Brussels Suffers From Trump’s Trade Tantrums

Donald Trump
U.S. President Donald Trump hugs American flag at the Conservative Political Action Conference (CPAC) annual meeting at National Harbor near Washington, U.S., March 2, 2019. (Photo: REUTERS/Yuri Gripas/File Photo)

Members of the European Union are divided on whether to hold trade talks with United States President Donald Trump or not. Cecilia Malmstrom, the European Union's trade commissioner, believes that the union's credibility is at risk unless it stands firm to its commitment in 2018 to enter into negotiations with the United States on lowering tariffs. The commissioner believes that to disagree to hold the talks would be an embarrassment for Brussels.

The members of the European Union are concerned of the circulating news that indicates that a European Union-United States trade conflict might be in cards when the continent is already vulnerable from weak growth and political peril. According to reports, Strasbourg, France, the European Parliament (EP) voted against resuming transatlantic talks with the United States and reducing the imposed tariffs on the number of industrial duties that the union faces following the tariff tantrum of Trump in 2018.
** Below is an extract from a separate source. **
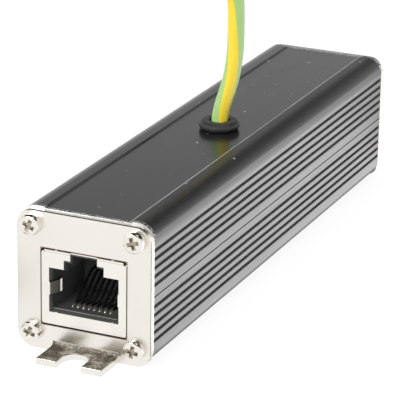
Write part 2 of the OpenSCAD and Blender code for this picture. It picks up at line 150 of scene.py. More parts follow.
# %% Trees of nodes
class Graph:
    """A tree of nodes, of a material, a world or a modifier."""

    def __init__(self, tree):
        self.tree = tree
        tree.nodes.clear()

    def put(self, socket, value):
        """Set a socket, or link it when the value is a signal."""
        if isinstance(value, Signal):
            self.tree.links.new(value.socket, socket)
        elif socket.type == "RGBA":
            socket.default_value = (*value, 1.0)
        else:
            socket.default_value = value

    def add(self, kind, settings, sockets, out=0):
        """Any node: its settings or stops first, then the values or links of its sockets."""
        node = self.tree.nodes.new(kind)
        for name, value in settings.items():
            if name != "stops":
                setattr(node, name, value)
                continue
            elements = node.color_ramp.elements
            while len(elements) < len(value):
                elements.new(0.5)
            for element, (position, colour) in zip(elements, value):
                element.position = position
                element.color = (*colour, 1.0)
        for key, value in sockets.items():
            self.put(node.inputs[key], value)
        return Signal(self, node.outputs[out])

    def blend(self, factor, first, second):
        """A colour between two colours."""
        settings = {"data_type": "RGBA", "clamp_factor": True}
        return self.add("ShaderNodeMix", settings, {0: factor, 6: first, 7: second}, 2)

    def parts(self, vector):
        """The three parts of a vector as signals."""
        first = self.add("ShaderNodeSeparateXYZ", {}, {0: vector})
        return first, first.other(1), first.other(2)


print("nodes can be added")

# %% [markdown]
# ## What every finish needs
# A finish is a material round one Principled shader. It reads the piece's own coordinates, which
# lie in the model's frame, so a mask can say where on the real part something shows: above this
# height, beside that hole. Noise gives the unevenness that no real surface is without.

# %% A finish
class Finish(Graph):
    """A material built round a Principled shader."""

    def __init__(self, name, **constants):
        self.material = bpy.data.materials.new(name)
        self.material.use_nodes = True
        super().__init__(self.material.node_tree)
        self.shader = self.tree.nodes.new("ShaderNodeBsdfPrincipled")
        self.surface = Signal(self, self.shader.outputs[0])
        self.output = self.tree.nodes.new("ShaderNodeOutputMaterial")
        self.put(self.output.inputs[0], self.surface)
        for socket, value in constants.items():
            self.feed(socket.replace("_", " "), value)
        self.place = self.add("ShaderNodeTexCoord", {}, {}, "Object")

    def feed(self, socket, value):
        """Give the Principled shader a constant or a signal."""
        self.put(self.shader.inputs[socket], value)

    def paint(self, tone, *layers):
        """Feed Base Color with a tone and, over it in turn, tones that have a mask each."""
        for mask, over in layers:
            tone = self.blend(mask, tone, over)
        self.feed("Base Color", tone)

    def stretched(self, across, along, upward):
        """Object coordinates times a number on each axis."""
        sockets = {0: self.place, 1: (across, along, upward)}
        return self.add("ShaderNodeVectorMath", {"operation": "MULTIPLY"}, sockets)

    def axes(self):
        """The coordinates across, along and up the case, in millimetres."""
        return self.parts(self.stretched(1 / MM, 1 / MM, 1 / MM))

    def noise(self, scale, detail=2.0, at=None):
        """Cloudy noise from 0 to 1; the scale counts its lumps in a metre."""
        sockets = {"Vector": at or self.place, "Scale": scale, "Detail": detail}
        return self.add("ShaderNodeTexNoise", {}, sockets, "Fac")

    def specks(self, pitch, radius, kept):
        """Small round dots seen from above, one in some cells of a grid of about the pitch."""
        sockets = {"Vector": self.place, "Scale": 1 / (pitch * MM)}
        near = self.add("ShaderNodeTexVoronoi", {"voronoi_dimensions": "2D"}, sockets, "Distance")
        cell = self.add("ShaderNodeSeparateColor", {}, {0: near.other("Color")})
        return near.below(radius / pitch, 0.5 * radius / pitch) * cell.below(kept, 0.001)

    def leaned(self, along):
        """The surface's own normal, leaned along Y by a signal."""
        lean = self.add("ShaderNodeCombineXYZ", {}, {1: along})
        skin = self.add("ShaderNodeNewGeometry", {}, {}, "Normal")
        turned = self.add("ShaderNodeVectorMath", {"operation": "ADD"}, {0: skin, 1: lean})
        return self.add("ShaderNodeVectorMath", {"operation": "NORMALIZE"}, {0: turned})

    def bump(self, height, strength, depth, skin=None):
        """Shallow relief from a height signal, its depth in millimetres."""
        sockets = {"Strength": strength, "Distance": depth * MM, "Height": height}
        if skin:
            sockets["Normal"] = skin
        self.feed("Normal", self.add("ShaderNodeBump", {}, sockets, "Normal"))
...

Last year, Trump and European Commission president Jean-Claude Juncker reached an agreement to temporarily suspend tariff impositions. It was followed by a meeting between European and trade representatives from the United States in Washington last week where they had a disagreement on key agricultural trade policies. The United States forces the European Union to purchase more agricultural products which caused a major source of friction.

Trump imposed tariffs on some of its trading partners last year including the European Union and China. China is the biggest buyer of United States' agricultural products and because of the on-going trade friction between them, its import became limited.

On her statement to the European Parliament on Wednesday, Ms. Malmstorm said that a delay in the adoption of the mandate risks initiating an unconstructive cycle of exchanges and allegations about the EU's commitment. Reports are circulating that advisers of the Trump Administration urge the president to ramp up his trade threats against Europe.

Some members of the European Parliament, however, believe that the talks themselves are the real threat to the European Union's international credibility. Some members reminded Ms. Malmstrom of the territory Brussels has already agreed upon which included the dropping of the United States imposed tariffs on European Union Steel before the start of the negotiations. They also stood firm in their decisions that trade deals can only be done with countries committed to the Paris climate deal.

Bernd Lange, the Chairman of the parliament's international trade committee, said that what they've seen is a whole set of concessions made by the European Union to the United States, and she can't see the concessions from the United States.